Creed walks a very fine line in being respectful to the fans who love the sequels (and there are a bunch of you) and those who can't help but roll their eyes when they think about Rocky sharing the ring with Hulk Hogan. The tone may be classic Rocky, but the movie refuses to undo continuity. This isn't one of those irritating reboots that picks and chooses which movies it wants to consider canon. To Creed and Coogler, it all happened. It's all history. What the film chooses to recall, and what you choose to remember, are vital parts of the experience.

Plus, how the film handles the biggest unanswered question in the entire Rocky saga is nothing short of perfect.

Noteworthy Adversaries and Allies

Creed is going to finally transform Michael B. Jordan into the movie star that fans of The Wire and Friday Night Lights have known he was destined to become. It's going to get a lot of movie fans re-evaluating Stallone once more. However, the movie exists beyond these two actors and the bench is strong.

As Bianca, Adonis' downstairs neighbor and eventual love interest, Tessa Thompson is a revelation. Smart and tough and vulnerable, she's not just another Adrian. She's an artist, a successful musician whose relationship with Adonis is born out of respect and mutual attraction. She has agency – Coogler never reduces her to just another face cheering on our hero in the big final fight. This is a tricky part to play and when you think of the boxer's girlfriend in a boxing movie, you probably have a very specific image in your head. Bianca does not match that mold. Her dynamic with Adonis messy and real and genuinely moving because it refuses to sugarcoat their relationship.

Similarly, the film's villains are given more dimensions than you'd expect. Hell, they're not even villains. They're not setting out to specifically destroy Adonis or Rocky. They're not out to crush Democracy. They're not cartoon characters. They're fleshed out just enough to let you understand that they have a reason to fight. Like Adonis himself, the men he faces in the ring didn't get here by chance or luck. They're here because they earned it and they have something to fight for. By lending even the supporting cast a shred of humanity, Creed becomes a more nuanced and satisfying film.

It’s Not About the Fight…

Creed has everything you know you want. It has training montages and visceral boxing matches and stirring moments that get the heart thumping and the tears welling. However, at its heart, the movie is literally about everything else.
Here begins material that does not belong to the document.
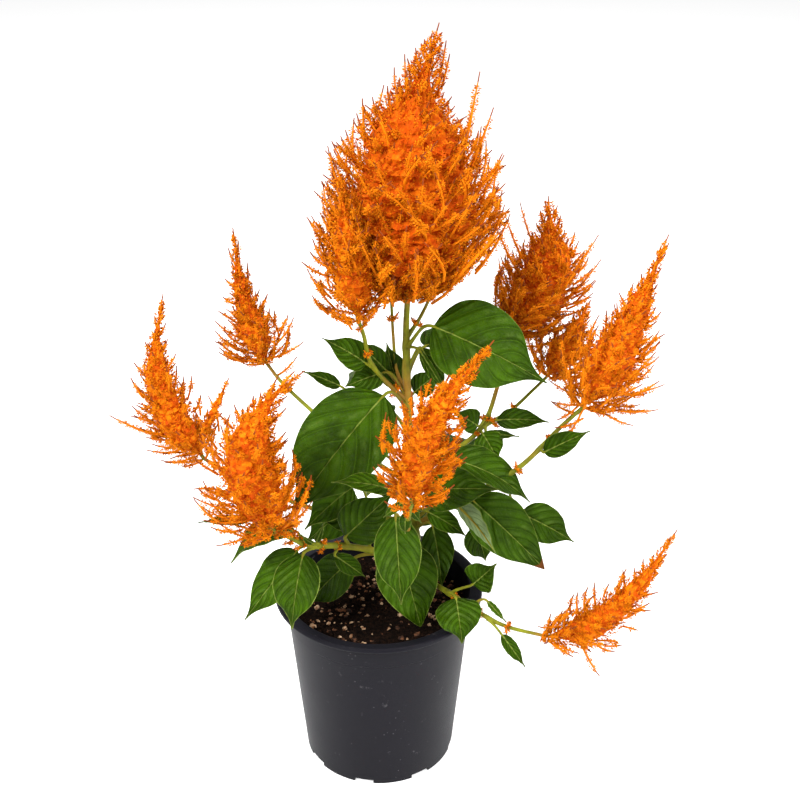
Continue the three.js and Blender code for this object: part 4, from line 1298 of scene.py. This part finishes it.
def core(name, axis, girth, full, seed):
    """The dense middle of a lobe, rolled up and crumpled, coloured with painted shade."""
    rng = np.random.default_rng(seed + 200)
    rows = max(16, round(axis.length / (2.3 * MM)))
    share = np.linspace(0, 0.9, rows)
    path = axis.at(share)
    sides = max(14, round(2 * math.pi * core_share(girth) * girth / 2.6))
    ends = np.clip(share / 0.14, 0, 1) * np.clip((0.92 - share) / 0.25, 0, 1)
    radius = 0.4 * MM + core_share(girth) * lobe_radius(girth, full, share) * ends
    turns = [k * 2 * math.pi / sides for k in range(sides)]
    rough = np.array([[noise.noise(Vector((5 * math.cos(a), 5 * math.sin(a), row * 0.55 + seed)))
                       for a in turns] for row in range(rows)])
    grain = 2 * MM * (rng.random((rows, sides)) - 0.5) * ends[:, None]
    piece = tube(name, path, radius[:, None] * (1 + 0.3 * rough) + grain, sides)
    count = len(piece.data.polygons)
    # Painted shade: the middle, seen between the spikes, takes dark random values near the shaded
    # end, darker in a girthier lobe.
    mark(piece, "tone_and_painted_light", (0.62 - 0.007 * girth) * rng.random(count), "FACE")
    mark(piece, "tip", np.zeros(count), "FACE")
    return piece


class CELOSIA_OT_plumes(bpy.types.Operator):
    """Cover every lobe of every plume with spikes of florets and set tufts on the stems"""

    bl_idname = "celosia.plumes"
    bl_label = "Plumes"

    def execute(self, context):
        sizes = context.scene.celosia_sizes
        skin = floret_skin(context.scene.celosia_colours)
        form = floret_form()
        screen = leaf_screen()
        for node, suffix, points, girth, full, count, seed in LOBES:
            name = node + suffix
            axis = Track(points)
            spikes = lobe_spikes(name, axis, girth, full, count, seed, screen)
            florets = dress(f"{name}_florets", spikes, axis, (girth, full), sizes, form, seed)
            middle = core(f"{name}_middle", axis, girth, full, seed)
            plume = join(florets, stalks(f"{name}_stalks", spikes), middle)
            finish(plume, node, "plume_florets", skin)
        rng = np.random.default_rng(71)
        spikes = tuft_spikes(rng)
        *florets, share, _ = spike_florets(spikes, sizes.florets_per_mm, sizes.floret, rng)
        # Painted light: tuft florets get lighter out along their spike.
        tone_and_painted_light, tip = 0.4 + 0.4 * share, np.zeros(len(share))
        tufts = floret_piece("stem_tufts", florets, tone_and_painted_light, tip, form, rng)
        finish(join(tufts, stalks("tuft_stalks", spikes)), None, "plume_florets", skin)
        return {"FINISHED"}


# ---- stage ----

class CELOSIA_OT_stage(bpy.types.Operator):
    """Set up a pale floor, soft studio light and the camera"""

    bl_idname = "celosia.stage"
    bl_label = "Floor, light and camera"

    def execute(self, context):
        scene = context.scene
        deselect()
        bpy.ops.mesh.primitive_plane_add(size=14, location=(0, 0, 0))
        bpy.ops.object.transform_apply(location=True)
        floor = named("floor")
        n = Nodes("studio_white")
        floor.data.materials.append(n.surface(
            Base_Color=(0.6, 0.6, 0.6, 1), Roughness=0.9,
            Emission_Color=(1, 1, 1, 1), Emission_Strength=0.56))
        world = bpy.data.worlds.new("studio")
        scene.world = world
        world.use_nodes = True
        background = world.node_tree.nodes["Background"]
        background.inputs["Color"].default_value = (1, 1, 1, 1)
        background.inputs["Strength"].default_value = 0.42
        aim = Vector((0, 0, 0.25))
        for name, spot, size, power in (
            ("key", (-0.9, -1.1, 1.5), 0.9, 72),
            ("fill", (1.3, -0.7, 0.9), 1.2, 40),
            ("top", (0.1, 0.5, 1.9), 1.2, 48),
        ):
            bpy.ops.object.light_add(type="AREA", location=spot)
            lamp = bpy.context.object
            lamp.name = name
            lamp.data.size = size
            lamp.data.energy = power
            lamp.rotation_euler = (aim - Vector(spot)).to_track_quat("-Z", "Y").to_euler()
        tilt, turn = math.radians(90 - 26.76), math.radians(-1.185)
        bpy.ops.object.camera_add(location=(0, -0.650, 0.577), rotation=(tilt, 0, turn))
        camera = bpy.context.object
        camera.name = "camera"
        camera.data.lens = 56.43
        camera.data.sensor_width = 36
        camera.data.clip_start = 0.01
        camera.data.clip_end = 30
        scene.camera = camera
        scene.view_settings.view_transform = "Standard"
        return {"FINISHED"}


class CELOSIA_PT_panel(bpy.types.Panel):
    """Lists the plant's pieces and sizes"""

    bl_idname = "CELOSIA_PT_panel"
    bl_label = "Potted celosia"
    bl_space_type = "VIEW_3D"
    bl_region_type = "UI"
    bl_category = "Celosia"

    def draw(self, context):
        layout = self.layout
        for group in (context.scene.celosia_sizes, context.scene.celosia_colours):
            box = layout.box()
            for key in group.__annotations__:
                box.prop(group, key)
        for operator in OPERATORS:
            layout.operator(operator.bl_idname)


OPERATORS = (
    CELOSIA_OT_pot,
    CELOSIA_OT_potting_mix,
    CELOSIA_OT_grains,
    CELOSIA_OT_stems,
    CELOSIA_OT_leaves,
    CELOSIA_OT_plumes,
    CELOSIA_OT_stage,
)


def register():
    """Makes the groups, operators and panel known."""
    for kind in (CelosiaSizes, CelosiaColours, *OPERATORS, CELOSIA_PT_panel):
        bpy.utils.register_class(kind)
    bpy.types.Scene.celosia_sizes = PointerProperty(type=CelosiaSizes)
    bpy.types.Scene.celosia_colours = PointerProperty(type=CelosiaColours)


def unregister():
    """Takes back what register did."""
    del bpy.types.Scene.celosia_colours
    del bpy.types.Scene.celosia_sizes
    for kind in reversed((CelosiaSizes, CelosiaColours, *OPERATORS, CELOSIA_PT_panel)):
        bpy.utils.unregister_class(kind)


def main():
    """Builds the whole plant on its frame."""
    register()
    bpy.ops.celosia.pot()
    bpy.ops.celosia.potting_mix()
    bpy.ops.celosia.grains()
    bpy.ops.celosia.stems()
    bpy.ops.celosia.leaves()
    bpy.ops.celosia.plumes()
    bpy.ops.celosia.stage()


if __name__ == "__main__":
    main()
It is a character-driven examination of Adonis Johnson, an amateur boxer who gives up a life of wealth and comfort so he can confront his inner demons. But it is also about how he finds family in the man who called his father a friend. It's about how he meets an extraordinary woman who pushes him to be better man. It's about how a young man learns that he's never going to escape the shadow that he lives in, so he he must learn how to make it his home.

Above all, it's a movie that's about never giving up a fight, never surrendering, and never settling. Adonis could have coasted through life. Rocky could have lived out his remaining years until he passed away. But they meet and they inspire one another and change each other's lives. Creed is a movie about your two families: the one created you and the one you build.

It all leads to boxing in the end, sure, but the journey is universal.

Coogler places these themes in a recognizable Philadelphia. Not since the first movie has the city felt so important to the fabric the film. You can feel the chill in the air, smell the cheesesteaks cooking, and appreciate the city at its best and its worst. The naturalism that made Fruitvale Station so powerful is present here. You are defined by where you put up stakes and Rocky is Philadelphia – down on its luck and imperfect, but never truly down for the count.

And most importantly, Coogler never forgets the race of his characters. It's refreshing to see a major movie like this, the spin-off from a major franchise, not shy away from having a cast that is predominately black. The world sees Adonis and Bianca differently. The world they inhabit is right next door to Rocky's world, but it couldn't be more different. Creed embraces its characters' culture and makes it a part of who they are without making a huge deal out of it. It's quietly remarkable, and yet another choice that gives texture to a film that could have easily coasted.

… But That Fight Actually Means Something

It may not be about that fighting, but Creed delivers the goods on every bout. Coogler puts his camera in the ring, keeping the combatants in close-up while never losing sight of the fight choreography itself. These bouts may never reach Raging Bull levels of pain and anguish, but you do feel every punch. For the first time in several movies, boxing looks like it actually hurts.

Coogler and his cinematographer, Maryse Alberti, use the fights to showcase some bravura filmmaking. One match is shot entirely in one long shot, selling just how fast and brutal the entire experience is without ever feeling flashy. Other matches are more nuanced in their presentation, as flashbacks and even the occasional vision invade reality to drive something home. These scenes aren't just guys punching in a montage – they are intense experiences that earn your fist-pumps and cheers and tears.

This is what happens when a filmmaker is allowed to provide nuance to his characters in a boxing movie. This is what happens when a filmmaker cares about his craft enough to remind us that when athletes sweat and bleed, they are in genuine pain. Creed is a triumph of a movie, a knock-out, if you'll pardon the pun. It is a skilled director taking a beloved franchise and saying "I've got this."